Now comparing the final selling prices of both the discounted series (i) and (ii), we see that the value of final selling price of series (i) is less than the final selling price of series (ii) which means that the customer has to pay less cost price if he chooses series (i).
Therefore, the discount series (i) $30\% ,20\% ,{\rm{ and 10\% }}$ is better for customers.

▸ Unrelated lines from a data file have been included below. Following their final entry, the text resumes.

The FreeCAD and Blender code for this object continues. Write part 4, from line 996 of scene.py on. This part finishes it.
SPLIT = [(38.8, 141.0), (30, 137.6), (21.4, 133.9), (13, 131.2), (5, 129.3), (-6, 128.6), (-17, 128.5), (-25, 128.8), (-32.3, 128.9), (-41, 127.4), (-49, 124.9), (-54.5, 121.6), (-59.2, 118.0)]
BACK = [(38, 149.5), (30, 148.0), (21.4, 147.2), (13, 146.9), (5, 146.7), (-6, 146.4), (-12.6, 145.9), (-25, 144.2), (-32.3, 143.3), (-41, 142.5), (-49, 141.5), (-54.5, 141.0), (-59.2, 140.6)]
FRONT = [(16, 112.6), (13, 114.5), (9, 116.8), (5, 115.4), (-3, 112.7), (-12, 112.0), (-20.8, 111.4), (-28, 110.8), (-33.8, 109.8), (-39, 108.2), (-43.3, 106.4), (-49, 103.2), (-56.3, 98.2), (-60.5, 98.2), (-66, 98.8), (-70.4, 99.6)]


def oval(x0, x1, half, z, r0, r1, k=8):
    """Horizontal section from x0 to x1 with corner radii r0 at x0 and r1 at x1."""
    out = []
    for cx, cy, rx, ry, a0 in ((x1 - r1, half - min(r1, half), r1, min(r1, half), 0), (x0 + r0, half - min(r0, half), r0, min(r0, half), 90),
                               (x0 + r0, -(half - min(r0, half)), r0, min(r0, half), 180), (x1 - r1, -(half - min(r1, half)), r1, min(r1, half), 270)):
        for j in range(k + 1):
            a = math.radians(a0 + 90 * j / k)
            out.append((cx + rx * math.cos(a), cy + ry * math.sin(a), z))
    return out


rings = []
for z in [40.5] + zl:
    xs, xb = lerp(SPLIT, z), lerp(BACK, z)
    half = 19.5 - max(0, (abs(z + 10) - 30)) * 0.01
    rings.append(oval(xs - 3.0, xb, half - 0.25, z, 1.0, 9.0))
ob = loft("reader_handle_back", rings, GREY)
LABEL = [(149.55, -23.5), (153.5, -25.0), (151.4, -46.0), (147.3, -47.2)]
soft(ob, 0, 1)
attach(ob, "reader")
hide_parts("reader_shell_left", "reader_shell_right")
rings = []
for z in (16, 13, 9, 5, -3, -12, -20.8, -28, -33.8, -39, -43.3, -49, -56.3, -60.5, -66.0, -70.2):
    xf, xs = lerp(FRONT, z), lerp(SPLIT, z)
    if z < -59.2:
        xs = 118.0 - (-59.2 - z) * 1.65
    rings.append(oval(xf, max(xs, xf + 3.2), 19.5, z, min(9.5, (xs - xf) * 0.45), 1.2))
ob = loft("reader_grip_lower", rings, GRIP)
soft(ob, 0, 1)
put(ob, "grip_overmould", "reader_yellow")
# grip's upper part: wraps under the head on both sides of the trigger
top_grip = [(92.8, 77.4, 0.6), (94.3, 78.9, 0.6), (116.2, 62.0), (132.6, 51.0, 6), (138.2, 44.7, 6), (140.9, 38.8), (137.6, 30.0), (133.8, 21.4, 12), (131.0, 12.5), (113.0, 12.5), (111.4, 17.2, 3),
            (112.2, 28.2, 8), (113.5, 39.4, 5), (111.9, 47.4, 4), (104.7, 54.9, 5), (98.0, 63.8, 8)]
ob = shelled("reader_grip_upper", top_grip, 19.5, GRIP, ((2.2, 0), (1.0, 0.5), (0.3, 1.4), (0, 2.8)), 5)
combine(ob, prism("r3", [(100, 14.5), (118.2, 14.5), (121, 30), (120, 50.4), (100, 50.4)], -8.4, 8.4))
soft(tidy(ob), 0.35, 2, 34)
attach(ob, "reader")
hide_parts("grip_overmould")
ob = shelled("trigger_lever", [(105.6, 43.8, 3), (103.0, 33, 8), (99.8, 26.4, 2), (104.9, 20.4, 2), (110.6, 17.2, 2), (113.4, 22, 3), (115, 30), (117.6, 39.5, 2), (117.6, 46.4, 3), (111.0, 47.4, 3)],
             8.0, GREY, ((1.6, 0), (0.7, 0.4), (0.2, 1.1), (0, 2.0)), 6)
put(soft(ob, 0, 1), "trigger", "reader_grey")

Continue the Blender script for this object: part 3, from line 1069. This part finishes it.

So, the correct answer is “Option I”.

Note: It should be noted that the discount is always given on the marked price of the product. But in this case the successive discounts are given, so the marked price for the second discount would be the selling price after the first discount and similarly for the third discount the selling price after the second discount would be its marked price.